» **Stored data**

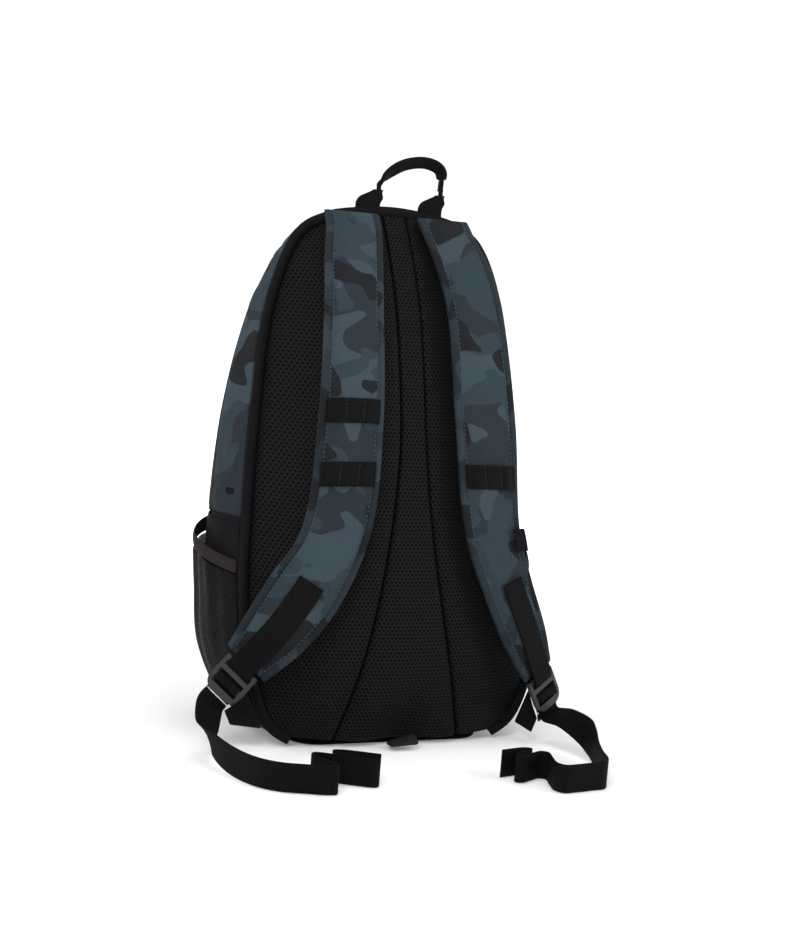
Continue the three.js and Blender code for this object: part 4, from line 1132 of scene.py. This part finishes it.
def strap_webbing(side, sign):
    lock = LOCKS[side]
    start = strap_at_height(side, 0.154)
    v = np.linspace(start, 0.985, 14)
    centre, _, normal, down = strap_frame(side, np.full(v.shape, 0.5), v)
    lift = strap_thickness(v) / 2 + SEAM + WEBBING_THICKNESS / 2 + 0.6 * MM
    points = list(centre + normal * lift[:, None])
    sides = [unit(np.cross(d, n)) for d, n in zip(down, normal)]
    if np.dot(sides[0], lock.across) < 0:
        sides = [-s for s in sides]
    radius = math.hypot(LOCK_BAR, 4.0) / 2 + 1.2 + 0.8
    for degrees in (90, 60, 30, 0, -30, -60, -90):
        angle = math.radians(degrees)
        points.append(lock.at(BAR_PLACE + radius * math.cos(angle), radius * math.sin(angle)))
        sides.append(lock.across)
    points.append(lock.at(BAR_PLACE - 9, -radius))
    sides.append(lock.across)
    centres, sides = even(mirrored(points, sign), mirrored(sides, sign))
    obj = ribbon("strap_web_" + side, centres, sides, WEBBING_WIDTH, WEBBING_THICKNESS, WEB)
    keep(obj, "strap_" + side, ["strap_webbing_" + side])
    path = [lock.at(*p) for p in (
        (18, -6), (CROSSBAR + 4.5, -5.9), (CROSSBAR - 5.5, -4.4), (CROSSBAR - 4.5, 0),
        (CROSSBAR - 2.9, 3.3), (CROSSBAR, 3.5), (CROSSBAR + 2.9, 3.3), (CROSSBAR + 4.5, 0),
        (CROSSBAR + 6.1, -3.1), (18, -3.3),
    )]
    centres, sides = even(mirrored(path, sign), mirrored([lock.across] * len(path), sign), 0.8 * MM)
    obj = ribbon("threaded_web_" + side, centres, sides, WEBBING_WIDTH, 1.28 * MM, WEB)
    keep(obj, "lock_" + side, ["threaded_webbing_" + side])


for side, sign in SIDES:
    strap_webbing(side, sign)
    show_solid("ladder_lock_" + side, PLASTIC, 0.9 * MM, 35)

# ---- label tab
def label_tab():
    place = strap_at_height("right", 0.192)
    here = strap_frame("right", np.array([0.9]), np.array([place]))
    centre, across, normal, down = (q[0] for q in here)
    centre = centre + normal * (6 + 0.8 + 0.7) * MM
    u, v = lattice(10, 18)
    x = (u - 0.5) * 13 * MM
    y = (v - 0.5) * 22 * MM
    fold = 0.6 * MM * np.sin(v * math.pi) + 0.5 * MM * smooth((u - 0.7) / 0.3)
    face = centre + across * x[..., None] + down * y[..., None] + normal * (fold + 0.5 * MM)[..., None]
    metres = np.stack([x, y], axis=-1)
    sewn("label", face, face - normal * 1.2 * MM, metres, BLACK, "strap_right", ["label_tab"])


label_tab()


# ---- corner anchors
for side, sign in SIDES:
    lock = LOCKS[side]
    stub_top = lock.at(20, -6.6)
    stub_end = stub_top + (lock.down * 7 - lock.out * 2) * MM
    at_wing = float(share_at_height(REAR, 0.034))
    wing_root = at(REAR, at_wing)
    wing_end = stub_end - lock.across * 19.5 * MM
    wing_base = wing_root + unit(wing_end - wing_root) * 4.7 * MM
    up = unit(at(REAR, at_wing + 0.005) - at(REAR, at_wing - 0.005))
    out = unit(np.cross(wing_end - wing_root, up))
    u, v = lattice(22, 14)
    height = mix(34, 14, u) * MM
    middle = wing_base + (wing_end - wing_base) * u[..., None]
    sag = 1.6 * MM * np.sin(u * math.pi) * np.sin(v * 2.4 * math.pi)
    face = middle + up * ((v - 0.5) * height)[..., None] + out * sag[..., None]
    from_edge = np.minimum(np.minimum(u, 1 - u), np.minimum(v, 1 - v))
    thick = 1.2 * MM * np.sqrt(np.clip(from_edge * 14, 0.12, 1))[..., None]
    front, rear = mirrored(face + out * thick, sign), mirrored(face - out * thick, sign)
    node = "anchor_wing_" + side
    sewn("wing_" + side, front, rear, arc_uv(face), BLACK, "pack", [node])
    route = [stub_top, (stub_top + stub_end) / 2 - lock.out * 0.4 * MM, stub_end]
    centres, sides = even(mirrored(route, sign), mirrored([lock.across] * 3, sign), 0.8 * MM)
    obj = ribbon("anchor_web_" + side, centres, sides, WEBBING_WIDTH, WEBBING_THICKNESS, WEB)
    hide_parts("anchor_webbing_" + side)
    list(centres[-1])
    list(centres[0])
    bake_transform(obj)

# ---- grab handle
TOP_SEAM = at(REAR, 1)
FOOT_BASE = TOP_SEAM[2] + TOP_CROWN + PIPING + SEAM
FOOT_HEIGHT = 14 * MM
NECK = FOOT_BASE + FOOT_HEIGHT
HANDLE_CENTRE = 16  # millimetres; a foot's top is 32 to either side of it
HANDLE_HALF = 32


def handle_foot(side, sign):
    rings, uv = [], []
    for share in np.linspace(-0.45, 1, 18):
        narrow = smooth((share - 0.35) / 0.65)
        width = mix(25, 10, narrow) * MM / 2
        thick = mix(2.6, 3.0, narrow) * MM / 2
        z = FOOT_BASE + FOOT_HEIGHT * share
        middle = (HANDLE_CENTRE - 10 + sign * HANDLE_HALF + 10 * max(0, share) ** 1.5) * MM
        ring = []
        for k in range(20):
            angle = 2 * math.pi * k / 20
            c, s = math.cos(angle), math.sin(angle)
            x = width * math.copysign(abs(c) ** 0.35, c)
            ripple = 1 + 0.12 * narrow * math.cos(angle * 6)
            y = thick * math.copysign(abs(s) ** 0.6, s) * ripple
            ring.append((middle + x, TOP_SEAM[1] + y, z))
        rings.append(ring)
        uv.append([(p[0], z) for p in ring])
    obj = tube_rings("handle_foot_web_" + side, rings, uv, WEB)
    keep(obj, "pack", ["handle_foot_" + side])


def handle_neck(side, x):
    """The pinched webbing between a foot and the grip."""
    y = TOP_SEAM[1]
    rings, uv = [], []
    for z in np.linspace(NECK - 0.5 * MM, NECK + 5.0 * MM, 16):
        angles = np.linspace(0, 2 * math.pi, 12, endpoint=False)
        rings.append([(x + 2.3 * MM * math.cos(a), y + 1.9 * MM * math.sin(a), z) for a in angles])
        uv.append([(2.3 * MM * a, z) for a in angles])
    obj = tube_rings("handle_neck_" + side, rings, uv, WEB)
    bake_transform(obj)


def grip():
    start, apex = NECK + 3.9 * MM, TOP_SEAM[2] + 49 * MM
    y = TOP_SEAM[1]
    places = np.array([
        (-0.0165, y, start), (-0.0095, y, mix(start, apex, 0.38)), (0.009, y, mix(start, apex, 0.86)),
        (0.032, y, apex), (0.046, y, mix(start, apex, 0.76)), (0.0475, y, start),
    ])
    table = through(places / MM, 200)
    share = np.linspace(0, 1, len(table))
    lean = smooth(np.minimum(share, 1 - share) / 0.35)
    forward = unit(np.gradient(table, axis=0))
    flat = np.array([0, 1.0, 0])
    radial = unit(np.cross(forward, flat))
    radial = np.where(radial[:, 2:3] < 0, -radial, radial)
    tilt = mix(0.15, 0.95, lean)[:, None]
    across = unit(flat * np.cos(tilt) - radial * np.sin(tilt))
    width = mix(4.4, 11.5, smooth(np.minimum(share, 1 - share) / 0.16)) * MM
    obj = ribbon("grip", table, across, width, 3.6 * MM, WEB)
    keep(obj, "handle", ["grab_handle"])


for side, sign in SIDES:
    handle_foot(side, sign)
    handle_neck(side, (HANDLE_CENTRE + sign * HANDLE_HALF) * MM)
grip()


# ---- bottom tab
def bottom_tab():
    rear = at(PAD_CENTRE, AT_BASE)[1] - SEAM
    u, v = lattice(16, 24)
    x = (u - 0.5) * 26 * MM
    angle = v * math.pi
    reach = 15 * MM
    y = rear - 1 * MM - reach * np.sin(angle) ** 0.8
    z = 3.0 * MM + 5.5 * MM * (1 - np.cos(angle)) / 2 * mix(0.5, 1.7, u) + 0.4 * MM
    face = np.stack([x, y, z], axis=-1)
    n = np.stack([np.zeros_like(x), -np.sin(angle), -np.cos(angle)], axis=-1)
    inner = face - n * 1.2 * MM
    sewn("bottom_tab_web", face, inner, arc_uv(face), BINDING, "pack", ["bottom_tab"])


bottom_tab()

# ---- CAD nodes that show as they are
show_solid("back_board", BOARD)
show_solid("inner_sleeve", BLACK)
for node in ("main_slider", "main_slider_pull", "pocket_slider", "pocket_slider_pull"):
    show_solid(node, METAL, 0.6 * MM)


# ---- studio
def studio():
    data = bpy.data.meshes.new("floor")
    size = 12
    corners = [(-size, -size, 0), (size, -size, 0), (size, size, 0), (-size, size, 0)]
    data.from_pydata(corners, [], [(0, 1, 2, 3)])
    floor = bpy.data.objects.new("floor", data)
    floor.location.z = -0.0002
    scene.collection.objects.link(floor)
    m = Nodes("floor_paint", 0.9, 0.1)
    grain = m.noise(m.place(), 3, 1)
    m.color(m.blend(grain, (0.86, 0.86, 0.86), (0.88, 0.88, 0.88)))
    # The floor glows with painted light: weak within a quarter metre of the middle, full from about a metre
    # out.
    m.shader.inputs["Emission Color"].default_value = (1, 1, 1, 1)
    away = m.ramp(m.vector("LENGTH", m.place()), 0.25, 1.1)
    m.link(m.math("MULTIPLY_ADD", away, 1.0, 0.16), m.shader.inputs["Emission Strength"])
    data.materials.append(m.material)
    world = bpy.data.worlds.new("studio")
    world.use_nodes = True
    nodes, links = world.node_tree.nodes, world.node_tree.links
    background = nodes["Background"]
    background.inputs[0].default_value = (1, 1, 1, 1)
    toward = nodes.new("ShaderNodeVectorMath")
    toward.operation = "DOT_PRODUCT"
    toward.inputs[1].default_value = (0, 0, 1)
    links.new(nodes.new("ShaderNodeTexCoord").outputs["Generated"], toward.inputs[0])
    wall = nodes.new("ShaderNodeMapRange")
    wall.interpolation_type = "SMOOTHSTEP"
    wall.inputs["From Min"].default_value = 0.22
    wall.inputs["From Max"].default_value = 0.45
    wall.inputs["To Min"].default_value = 1.05
    wall.inputs["To Max"].default_value = 0.25
    links.new(toward.outputs["Value"], wall.inputs["Value"])
    links.new(wall.outputs[0], background.inputs[1])
    scene.world = world
    for name, place, size, power in (
        ("key", (-1.5, -1.7, 1.9), 1.1, 34),
        ("fill", (1.9, -1.3, 1.2), 1.2, 22),
        ("top", (0.1, -0.2, 2.3), 1.4, 22),
        ("rim", (-1.6, 1.2, 1.4), 1.0, 16),
    ):
        light = bpy.data.lights.new(name, "AREA")
        light.size, light.energy = size, power
        lamp = bpy.data.objects.new(name, light)
        scene.collection.objects.link(lamp)
        lamp.location = place
        aim = Vector((0, 0, 0.25)) - Vector(place)
        lamp.rotation_euler = aim.to_track_quat("-Z", "Y").to_euler()


studio()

» **Exercise instructions**
Return from the data every line that holds "scene".

» **Response for this exercise**
Continue the three.js and Blender code for this object: part 4, from line 1132 of scene.py. This part finishes it.
    scene.collection.objects.link(floor)
    scene.world = world
        scene.collection.objects.link(lamp)